Brexit: London stellt Bedingungen

Bei einem Besuch in Berlin hat Großbritanniens Finanzminister George Osborne Reformen für die EU gefordert, um einen Brexit abzuwenden. Kommentatoren raten der Union, London häppchenweise Zugeständnisse zu machen. Andere bezweifeln, dass diese die Briten davon überzeugen können, im Referendum für den EU-Verbleib zu stimmen.

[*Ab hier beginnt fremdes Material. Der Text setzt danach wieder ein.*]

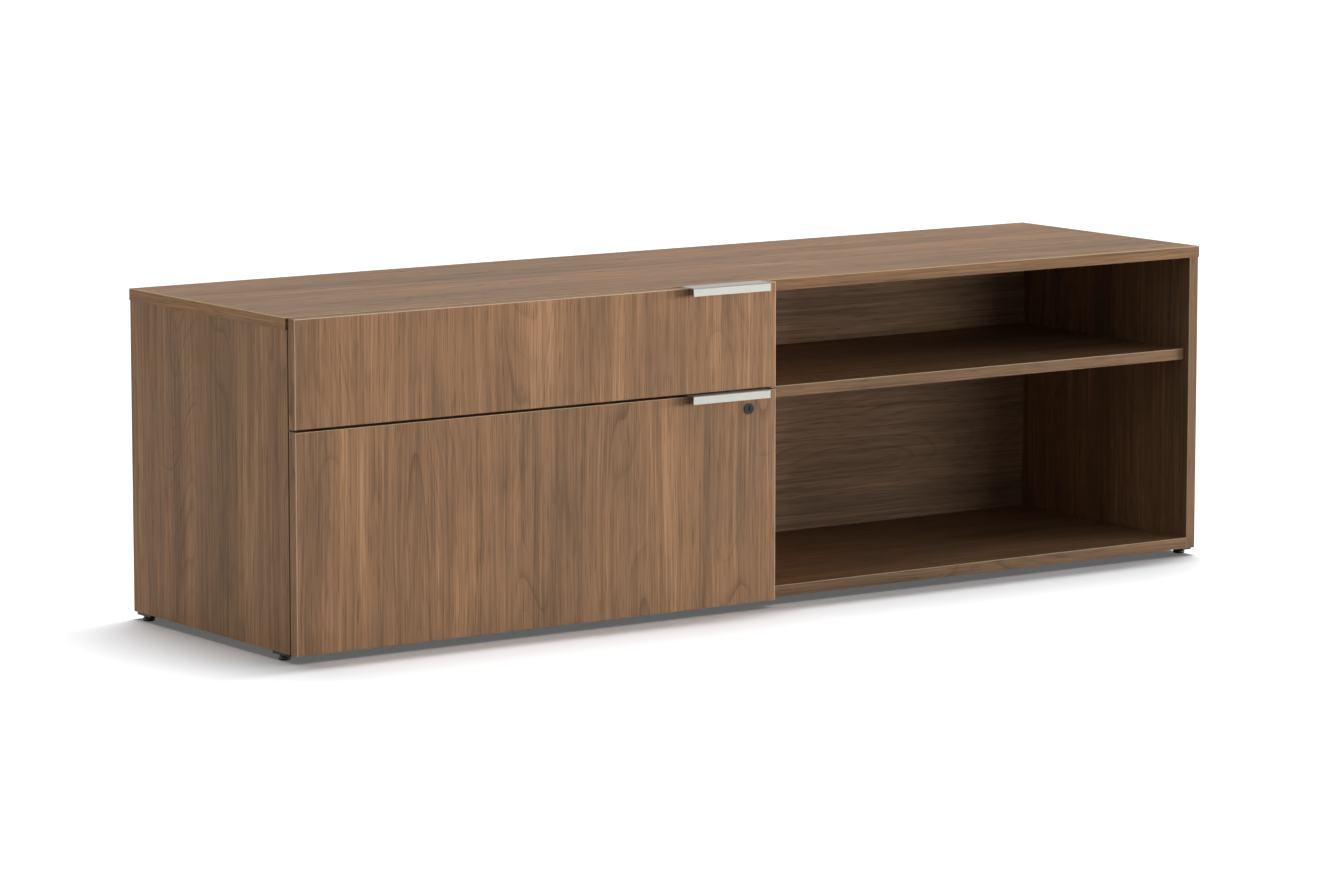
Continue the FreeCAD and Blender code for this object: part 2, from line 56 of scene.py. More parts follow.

Alle Zitate öffnen/schließen
Il Sole 24 Ore (IT) /

Briten mit Zugeständnissen bei der Stange halten

London setzt mit seinen Forderungen auf die Angst der EU-Partner vor dem Brexit, analysiert die liberale Wirtschaftszeitung Il Sole 24 Ore und fordert von der Union, diesen mit gut durchdachten Maßnahmen zu verhindern: "Sollte sich bei der Abstimmung über den Brexit der Wunsch nach einer klaren Loslösung durchsetzen, würde die Lunte des EU-Austritts Feuer fangen. Dieses Feuer würde sich in Windeseile ausbreiten und zunächst, bevor es Berlin und Paris erfasst, in den peripheren Staaten um sich greifen. Denn diese sind weitaus mehr den Winden der Demagogie und des Populismus ausgesetzt. Folglich bleibt die Suche nach vernünftigen Zugeständnissen an das Vereinigte Königreich die einzige Möglichkeit, den Brexit zu verhindern, da jenes kein Interesse daran hat, zu einer stärker integrierten EU dazuzugehören. ... Doch ist es Aufgabe der  EU-Partner, dafür zu sorgen, dass diese Zugeständnisse wirklich besonnen und folglich derart gestaltet sind, dass sie den Integrationsprozess keinen Tag hinauszögern, geschweige denn blockieren. Denn die Eurozone braucht mehr Integration."

The Daily Telegraph (GB) /

Versprechen allein werden Brexit nicht abwenden

Die Forderung des britischen Schatzkanzlers, Großbritannien von Rettungsschirmen für Euroländer auszuschließen und dem Land größere Freiräume innerhalb der EU zu garantieren, begrüßt der konservative Daily Telegraph und zeigt sich zugleich skeptisch: "Jede Vereinbarung, die Großbritannien vor einer zunehmenden Eingliederung in die Eurozone schützen soll, wird die britischen Wähler des Referendums schwerlich überzeugen. Damit solche Sondervereinbarungen auch wirklich Bedeutung haben, müssen sie in den EU-Verträgen festgeschrieben werden. Es besteht jedoch wenig Aussicht, dass dies geschieht, bevor Großbritannien wählt. Das Beste was George Osborne und David Cameron den Wählern also bieten können, ist ein Versprechen, dass sich die Verträge irgendwann nach dem Referendum ändern werden. Angesichts der natürlichen Skepsis der Wähler gegenüber solcher Versprechen dürfte man davon ausgehen, dass das alles nicht genug sein wird, um die Menschen zu überzeugen, dass Großbritannien künftig angemessen vor EU-Regulierungen geschützt wäre."

Neue Zürcher Zeitung (CH) /

London will mit EU-Krisen nichts zu tun haben

Die britische Regierung will Europa mit all seinen Krisen sich selbst überlassen, klagt die liberal-konservative Neue Zürcher Zeitung: "Finanzkrise, Euro-Krise und Flüchtlingskrise werden ... mit gezielter Regelmässigkeit genutzt, um die Integration im Namen der Krisenbekämpfung forsch voranzutreiben. Auch Osborne begrüsste in Berlin gar explizit eine tiefere politische und fiskalische Integration der Euro-Zone, um 'einen starken Euro' zu ermöglichen, an dem auch Grossbritanniens Wirtschaft ein Interesse habe. Gleichzeitig wäre diese Entwicklung das Letzte, an welcher der nüchterne Schatzkanzler sein Land teilhaben lassen wollte. Denn er weiss, dass sie in die falsche Richtung führt, da zentrale Werte wie Subsidiarität, Selbstverantwortung und demokratische Kontrolle ihr zuwiderlaufen. Die pragmatischen Briten wollen Europa mit all seinen Krisen sich selbst überlassen. Das ist der enttäuschende Kern eines Deals, der Grossbritannien in Europa halten soll."